Willis died aged 70 after battling prolonged illness in England. In a statement, ICC CEO Manu Sawhney offered the world body's condolences.
Dubai: The International Cricket Council (ICC) on Thursday condoled the death of former England captain Bob Willis, calling him one of the biggest heroes of the sport.
Willis died aged 70 after battling prolonged illness in England. In a statement, ICC Chief Executive Manu Sawhney offered the world body's condolences.
"We are extremely sad to hear of Bob's death and I would like to extend deep condolences to his family on behalf of the ICC," Sawhney said.
"Bob was one of the biggest cricket heroes of his time, a fast bowler respected the world over. He led the England bowling attack with aggression and the sight of him charging in to bowl is entrenched in the minds of people who watched cricket in the 1970s and 80s," he added.

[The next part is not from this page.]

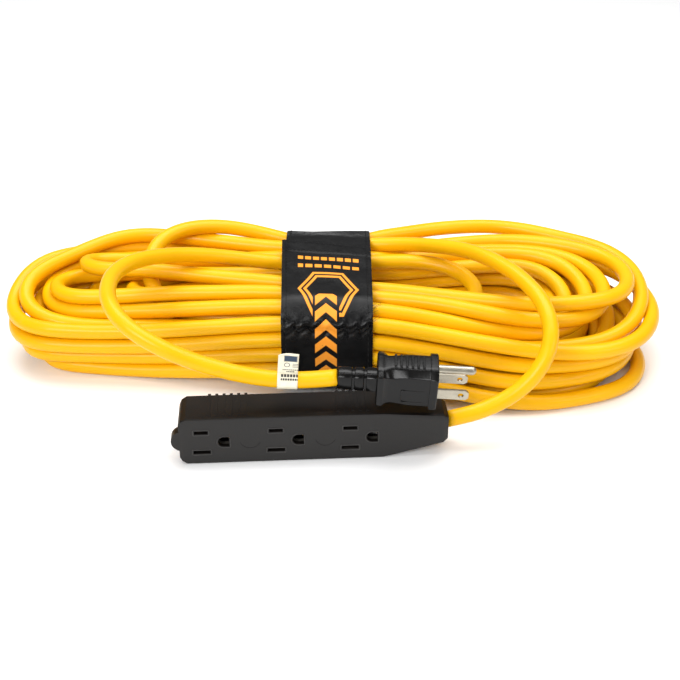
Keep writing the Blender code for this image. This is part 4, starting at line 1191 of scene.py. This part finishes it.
# the CAD pieces that stay get their finishes
nodeFinishes = (
    (makeMoulded("ivoryInsulator", (.045, .042, .036), (.07, .066, .058), .5, scuff=.1),
     ("tap_front_insulator", "tap_rear_insulator", "plug_bridge")),
    (makeMetal("rolledBrass", (.74, .50, .22), .28), ("hot_bus_bar", "neutral_bus_bar", "ground_bus_bar")),
    (makeMoulded("blackInsulation", (.008, .008, .008), (.014, .014, .014), .4), ("tap_hot_wire", "plug_hot_wire")),
    (makeMoulded("whiteInsulation", (.70, .70, .67), (.80, .80, .77), .4), ("tap_neutral_wire", "plug_neutral_wire")),
    (makeMoulded("greenInsulation", (.01, .18, .04), (.015, .24, .06), .4), ("tap_ground_wire", "plug_ground_wire")),
    (nickelFinish, ("ground_pin",)),
)
for finish, nodes in nodeFinishes:
    for node in nodes:
        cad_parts[node].data.materials.clear()
        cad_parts[node].data.materials.append(finish)
print("CAD pieces finished")


# Studio: a pale floor, a broad soft light above and behind, and a weak pale surround

studioSpec = {
    "floorHalf": 5, "floorTones": ((.92, .92, .92), (.94, .94, .94)), "surround": .25, "aim": (0, 0, .03),
    # place, width and depth, power
    "lights": {"topBack": ((.05, .35, 1.3), (1.6, .8), 21), "frontLeft": ((-.7, -1.3, .95), (1., .6), 19),
               "narrowTop": ((0, -.3, 1.25), (1.9, .06), 3.6), "frontRight": ((1.1, -.9, .8), (.7, .5), 4)},
}
half = studioSpec["floorHalf"]
floorMesh = bpy.data.meshes.new("floor")
floorMesh.from_pydata([(-half, -half, 0), (half, -half, 0), (half, half, 0), (-half, half, 0)], [], [(0, 1, 2, 3)])
floor = bpy.data.objects.new("floor", floorMesh)
bpy.context.scene.collection.objects.link(floor)
floorFinish, floorCoords = newFinish("paleFloor", Roughness=.7, Specular_IOR_Level=.2)
floorTone = blend(noise(floorCoords["Object"], 3., 2.), *studioSpec["floorTones"])
floorTone.tree.links.new(floorTone.socket, floorTone.tree.nodes["Principled BSDF"].inputs["Base Color"])
floorMesh.materials.append(floorFinish)

for name, (place, size, power) in studioSpec["lights"].items():
    light = bpy.data.objects.new(name, bpy.data.lights.new(name, "AREA"))
    light.data.shape = "RECTANGLE"
    light.data.size, light.data.size_y = size
    light.data.energy = power
    bpy.context.scene.collection.objects.link(light)
    light.location = place
    light.rotation_euler = (Vector(studioSpec["aim"]) - Vector(place)).to_track_quat("-Z", "Y").to_euler()
world = bpy.data.worlds.new("studio")
bpy.context.scene.world = world
world.use_nodes = True
world.node_tree.nodes["Background"].inputs["Color"].default_value = (1, 1, 1, 1)
world.node_tree.nodes["Background"].inputs["Strength"].default_value = studioSpec["surround"]
bpy.context.scene.view_settings.view_transform = "Standard"
print("studio lit")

Willis ended his 90-match Test career with 325 wickets.
"...his part in the Headingly Test against Australia in 1981 is one of the most remarkable performances in cricket. He was also admired as a broadcaster in later years and his contribution to the game will be remembered for a long time," Sawhney said.
The fast bowler captained England in 18 Tests and 29 One-Day Internationals taking 325 wickets in 90 Tests from 1971 to 1984.
Willis produced a devastating career-best of eight for 43 in the third Test of the 1981 Ashes at Headingley, which helped England to a famous win over Australia.
England went on to win the series 3-1 and Willis finished with 29 wickets at 22.96 in six matches.
In domestic cricket, the Sunderland-born bowler started his career at Surrey, before spending 12 years at Warwickshire, finishing with 899 wickets from 308 first-class matches at an average of 24.99.